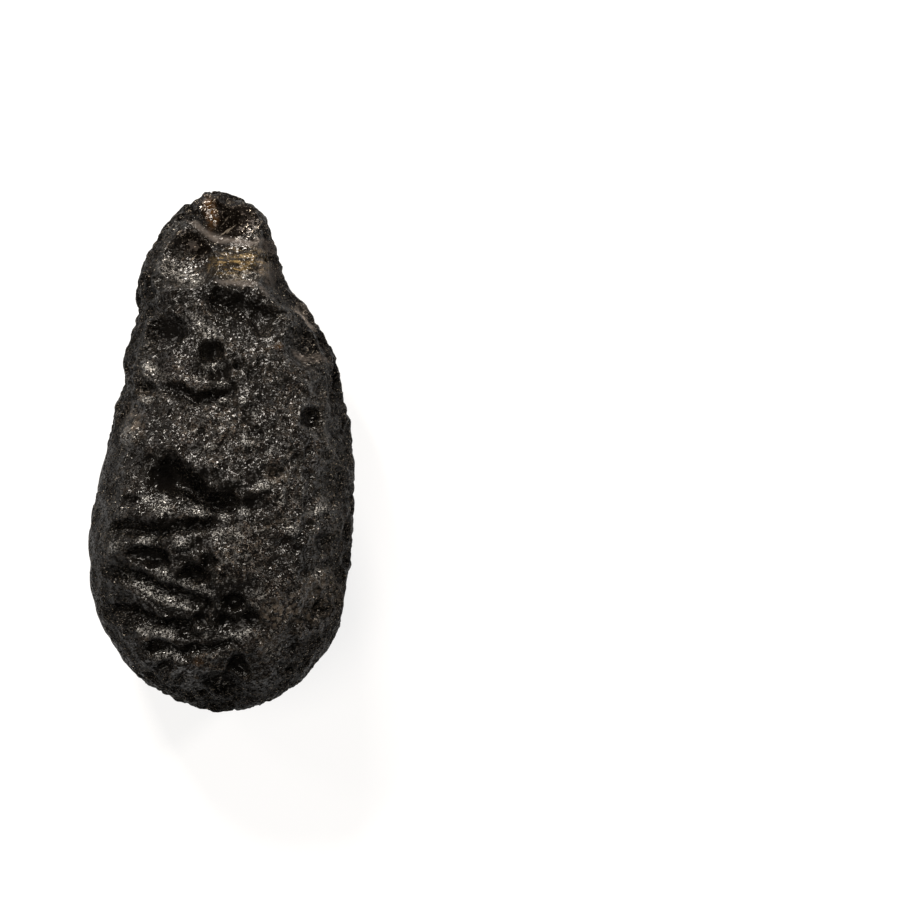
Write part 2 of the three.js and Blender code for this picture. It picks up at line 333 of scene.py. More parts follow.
@dataclass(frozen=True)
class Teardrop:
    """The plain teardrop: lines through stations along the stone, like those of a hull.

    Each station gives y, the left and right edges seen from above, the waist height, the underside and the
    crown. Power is 2 for an elliptical section and larger for a squarer one.
    """

    length: float = 62.3
    power: float = 2.25
    stations: tuple = (
        (31.15, -0.7, -0.7, 12.2, 12.2, 12.2),
        (30.2, -2.8, 2.1, 12.1, 10.1, 14.3),
        (28.3, -5.05, 5.0, 12.0, 8.0, 16.2),
        (25.6, -7.35, 6.0, 11.8, 6.2, 17.9),
        (22.8, -8.75, 6.9, 11.6, 4.9, 19.2),
        (19.2, -9.75, 8.1, 11.5, 3.6, 20.4),
        (16.9, -9.95, 9.9, 11.4, 2.9, 21.1),
        (13.8, -10.7, 12.0, 11.4, 2.1, 22.1),
        (10.8, -11.5, 13.6, 11.4, 1.5, 23.0),
        (7.2, -11.95, 14.4, 11.5, 0.9, 24.0),
        (3.6, -12.8, 15.3, 11.6, 0.4, 24.9),
        (-1.8, -14.2, 15.7, 11.7, -0.1, 25.9),
        (-8.4, -15.45, 15.6, 11.9, -0.3, 26.4),
        (-14.4, -15.7, 15.4, 12.1, 0.1, 26.2),
        (-19.2, -14.8, 14.8, 12.3, 1.2, 25.2),
        (-23.4, -12.7, 13.2, 12.6, 3.0, 23.4),
        (-26.6, -10.4, 10.8, 12.8, 5.2, 21.2),
        (-28.7, -6.9, 8.1, 13.0, 7.4, 19.0),
        (-30.3, -2.8, 4.8, 13.1, 10.1, 16.4),
        (-31.15, -0.5, -0.5, 13.1, 13.1, 13.1),
    )

    def lines(self, angle: Array) -> Array:
        """Read the five lines of the stone at angles along it, 0 at the tip and pi at the heavy end.

        Each is a cubic through the stations, with slopes from their neighbours (Hermite form). A station's
        angle is the arc cosine of its y over half the length, which keeps both ends round.

        Args:
            angle: angles in radians.

        Returns:
            Rows of left, right, waist, under and crown.
        """
        table = np.array(self.stations)
        at = np.arccos(np.clip(table[:, 0] / (self.length / 2), -1.0, 1.0))
        values = table[:, 1:]
        last = len(at) - 1
        before = np.maximum(np.arange(last + 1) - 1, 0)
        after = np.minimum(np.arange(last + 1) + 1, last)
        slopes = (values[after] - values[before]) / (at[after] - at[before])[:, None]
        i = np.clip(np.searchsorted(at, angle) - 1, 0, last - 1)
        span = (at[i + 1] - at[i])[:, None]
        t = (angle - at[i])[:, None] / span
        rise = 3.0 * t**2 - 2.0 * t**3
        start, end = t**3 - 2.0 * t**2 + t, t**3 - t**2
        bend = slopes[i] * start + slopes[i + 1] * end
        return mix(values[i], values[i + 1], rise) + span * bend

    def skin(self, ways: Array) -> Array:
        """Find the plain skin in each direction out from the middle.

        Its section across the stone is a superellipse: |x / half-width| ** power plus
        |z / half-height| ** power is 1, with one half-height above the waist and another below it.

        Args:
            ways: unit directions in rows.

        Returns:
            Points in rows, in millimetres.
        """
        left, right, waist, under, crown = self.lines(np.arccos(np.clip(ways[:, 1], -1.0, 1.0))).T
        around = np.maximum(np.hypot(ways[:, 0], ways[:, 2]), 1e-9)
        c, s = ways[:, 0] / around, ways[:, 2] / around
        across = np.maximum((right - left) / 2, 1e-6)
        upright = np.maximum(np.where(s > 0, crown - waist, waist - under), 1e-6)
        total = np.abs(c / across) ** self.power + np.abs(s / upright) ** self.power
        radius = np.maximum(total, 1e-9) ** (-1.0 / self.power) * (around > 1e-8)
        x, z = (left + right) / 2 + radius * c, waist + radius * s
        return np.stack([x, ways[:, 1] * self.length / 2, z], axis=1)

    def height_over(self, x: float, y: float) -> float:
        """The height of the plain upper side over a place seen from above."""
        left, right, waist, _, crown = self.lines(np.arccos(np.array([y / (self.length / 2)])))[0]
        share = min(abs((2 * x - left - right) / (right - left)), 1.0)
        return float(waist + (crown - waist) * (1.0 - share**self.power) ** (1.0 / self.power))


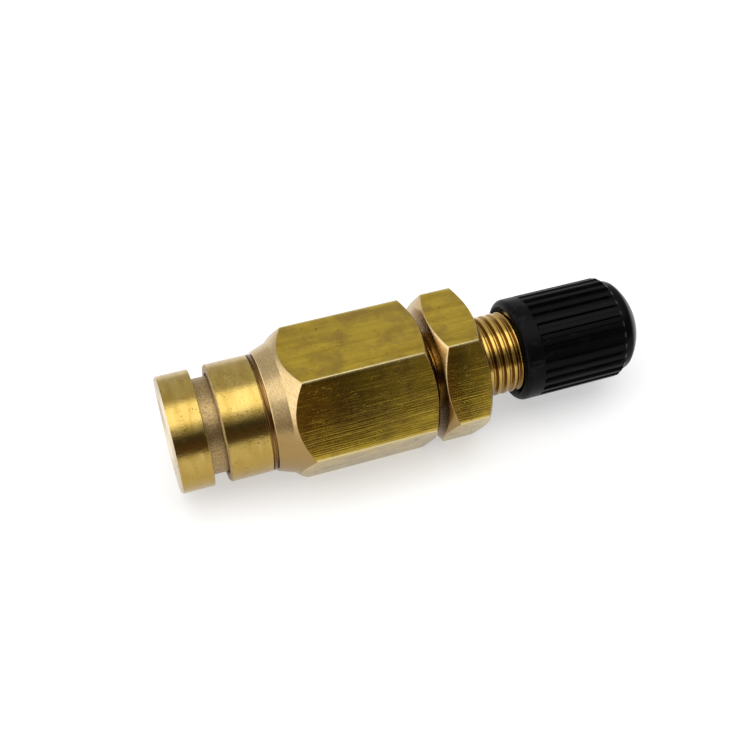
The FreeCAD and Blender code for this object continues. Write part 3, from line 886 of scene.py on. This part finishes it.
# %% [markdown]
# ## Light
# Metal shows what is round it more than its own colour. The brass sees a grey room behind, a bright
# window on the left, and the dark side of the room low in front, where nobody put a lamp and the
# furniture is brown. That dark side gives the front flats their depth. The room is painted on the
# world by direction: each mask has two limits, from -1 to 1, on how far a direction points up, back
# or to the side. The camera itself sees the room as a plain white backdrop.

# %% The room
world = bpy.data.worlds.new("room")
bpy.context.scene.world = world
world.use_nodes = True
tree = world.node_tree
tree.nodes.clear()
direction = add(tree, "ShaderNodeTexCoord").outputs["Generated"]
side, back, up = add(tree, "ShaderNodeSeparateXYZ", {0: direction}).outputs
low = mask(tree, up, 0.75, 0.62)
lowest = mask(tree, up, 0.48, 0.34)
front = mask(tree, back, 0.1, -0.4)
furniture = maths(tree, "MULTIPLY", lowest, mask(tree, side, 0.14, 0.04))
half_right = mask(tree, side, 0.12, 0.42)
half_left = mask(tree, side, -0.25, -0.45)
left = mask(tree, side, -0.6, -0.82)
ROOM_GREY = (0.72, 0.72, 0.72, 1)
WINDOW = (2.1, 2.1, 2.1, 1)
ROOM_DIM = (0.28, 0.28, 0.28, 1)
ROOM_DARK = (0.045, 0.041, 0.038, 1)
ROOM_RIGHT = (0.19, 0.17, 0.145, 1)
ROOM_BROWN = (0.15, 0.085, 0.050, 1)
BACKDROP = (1.0, 1.0, 1.0, 1)
dark_side = mix(tree, half_left, mix(tree, half_right, ROOM_DARK, ROOM_RIGHT), ROOM_DIM)
dark_side = mix(tree, furniture, dark_side, ROOM_BROWN)
room_colour = mix(tree, maths(tree, "MULTIPLY", low, front), ROOM_GREY, dark_side)
room_colour = mix(tree, left, room_colour, WINDOW)
seen = add(tree, "ShaderNodeLightPath").outputs["Is Camera Ray"]
room_colour = mix(tree, seen, room_colour, BACKDROP)
background = add(tree, "ShaderNodeBackground", {"Color": room_colour})
add(tree, "ShaderNodeOutputWorld", {0: background.outputs[0]})
bpy.context.scene.view_settings.view_transform = "Standard"
print("the room is painted")

# %% [markdown]
# ## The lamp
# One long soft lamp hangs overhead, a little in front. It lights the tops of the pieces and lays
# the long highlights along them. It is wide, so that their edges stay soft, and it points at the
# valve's middle.

# %% The lamp
LAMP_PLACE = Vector((0.0, -0.065, 0.40))
LAMP_WIDTH = 0.60
LAMP_DEPTH = 0.33
LAMP_WATTS = 1.08
bpy.ops.object.light_add(type="AREA", location=LAMP_PLACE)
lamp = bpy.context.object
lamp.name = lamp.data.name = "overhead_lamp"
lamp.data.shape = "RECTANGLE"
lamp.data.size = LAMP_WIDTH
lamp.data.size_y = LAMP_DEPTH
lamp.data.energy = LAMP_WATTS
lamp.rotation_euler = (-LAMP_PLACE).to_track_quat("-Z", "Y").to_euler()
print("lamp at", [round(v / MM) for v in LAMP_PLACE])

# %% [markdown]
# ## The camera
# The camera stands a hand's breadth away, in front and a little to the tube's side, looking down at
# about 46 degrees. It is turned in the hand by half a degree.

# %% The camera
AZIMUTH = math.radians(-18.23)
ELEVATION = math.radians(45.95)
ROLL = math.radians(0.593)
DISTANCE = 105.1 * MM
AIM = Vector((-3.736, 1.072, 0.0)) * MM
LENS = 53.84                         # focal length in millimetres
NEAREST = 5 * MM                     # nothing closer than this is drawn
away = Vector((math.sin(AZIMUTH) * math.cos(ELEVATION), -math.cos(AZIMUTH) * math.cos(ELEVATION),
               math.sin(ELEVATION)))
level_right = Vector((math.cos(AZIMUTH), math.sin(AZIMUTH), 0))
level_up = away.cross(level_right)
right = level_right * math.cos(ROLL) - level_up * math.sin(ROLL)
up = away.cross(right)
bpy.ops.object.camera_add(location=AIM + away * DISTANCE)
camera = bpy.context.object
camera.rotation_euler = Matrix((right, up, away)).transposed().to_euler()
camera.data.lens = LENS
camera.data.clip_start = NEAREST
bpy.context.scene.camera = camera
print("camera at", [round(v / MM, 1) for v in camera.location])
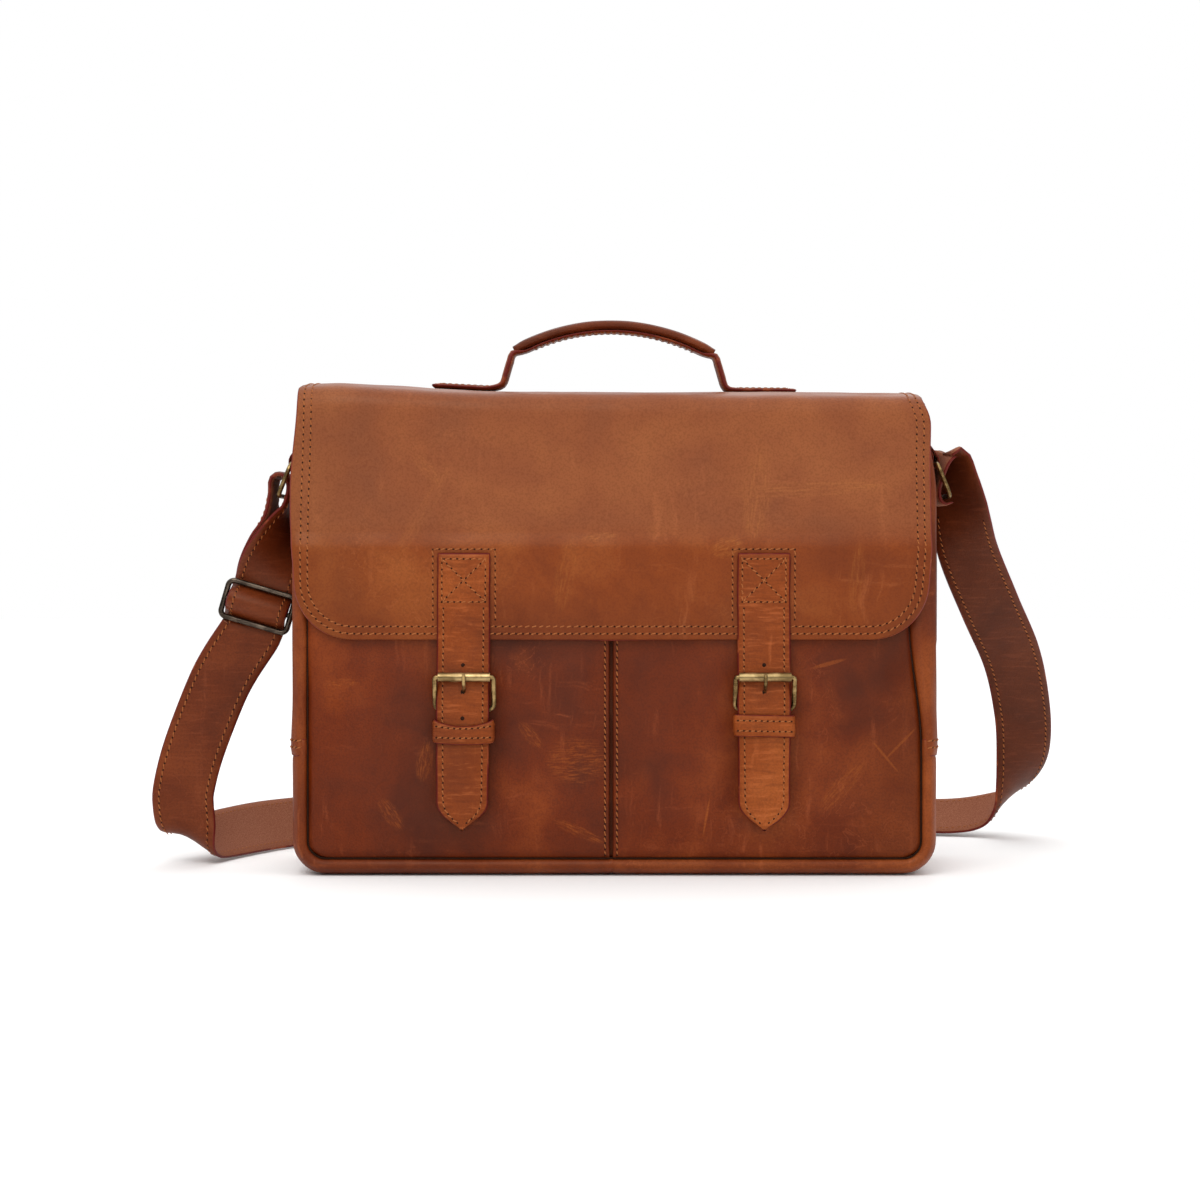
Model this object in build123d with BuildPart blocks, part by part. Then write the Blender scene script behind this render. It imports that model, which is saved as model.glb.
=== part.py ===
"""Leather flap briefcase: gusseted body with two front pockets, flap with two buckled straps,
top handle, and a shoulder strap on two rings with an adjusting slider.

Frame: origin at the middle of the flat base, +X along the length, -Y to the front, +Z up.
"""
import os
from math import cos, hypot, radians, sin, sqrt

from build123d import *

# ---- driving dimensions (mm) ----
LEATHER = 2.2            # panels, gussets and pockets
BODY_W = 404.0           # across the side gussets
BODY_D = 110.0           # front face to back face
GUSSET_TOP = 294.5
EDGE_R = 13.0            # rolled edge between gusset and panels
CORNER_R = 22.0          # lower corners seen from the front
WINDOW_HALF_W = 186.5    # half width of the panels between the rolled edges
WINDOW_BOTTOM = 9.5
WINDOW_CORNER_R = 14.0
SEAM_Z = 78.0            # lap seam between the bottom and side gussets
LAP_T = 1.6
POCKET_DEPTH = 5.3
POCKET_TOP = 205.0
POCKET_GAP = 2.4
LINING = 0.8
BOARD_T = 2.0

FLAP_HALF_W = 194.0
FLAP_HEM_Z = 147.5
FLAP_CORNER_R = 36.0
FLAP_LINING = 1.6
FLAP_T = LEATHER + FLAP_LINING
FLAP_GAP = 0.6           # flap lining to pocket face
CROWN_R = 288.7          # arched top of the flap, side view
CROWN_Z = 16.0           # height of the crown's centre
BEND_R = 14.0            # front top bend
HINGE_REACH = 53.5       # crown length behind the middle
RECESS = 0.9             # hidden stiffeners let into the flap lining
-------
Requirement: Exactly as written, quote the lines from the one that has "Model this object" down to the one that has "from build123d import *", and include both.

Correct output:
Model this object in build123d with BuildPart blocks, part by part. Then write the Blender scene script behind this render. It imports that model, which is saved as model.glb.
=== part.py ===
"""Leather flap briefcase: gusseted body with two front pockets, flap with two buckled straps,
top handle, and a shoulder strap on two rings with an adjusting slider.

Frame: origin at the middle of the flat base, +X along the length, -Y to the front, +Z up.
"""
import os
from math import cos, hypot, radians, sin, sqrt

from build123d import *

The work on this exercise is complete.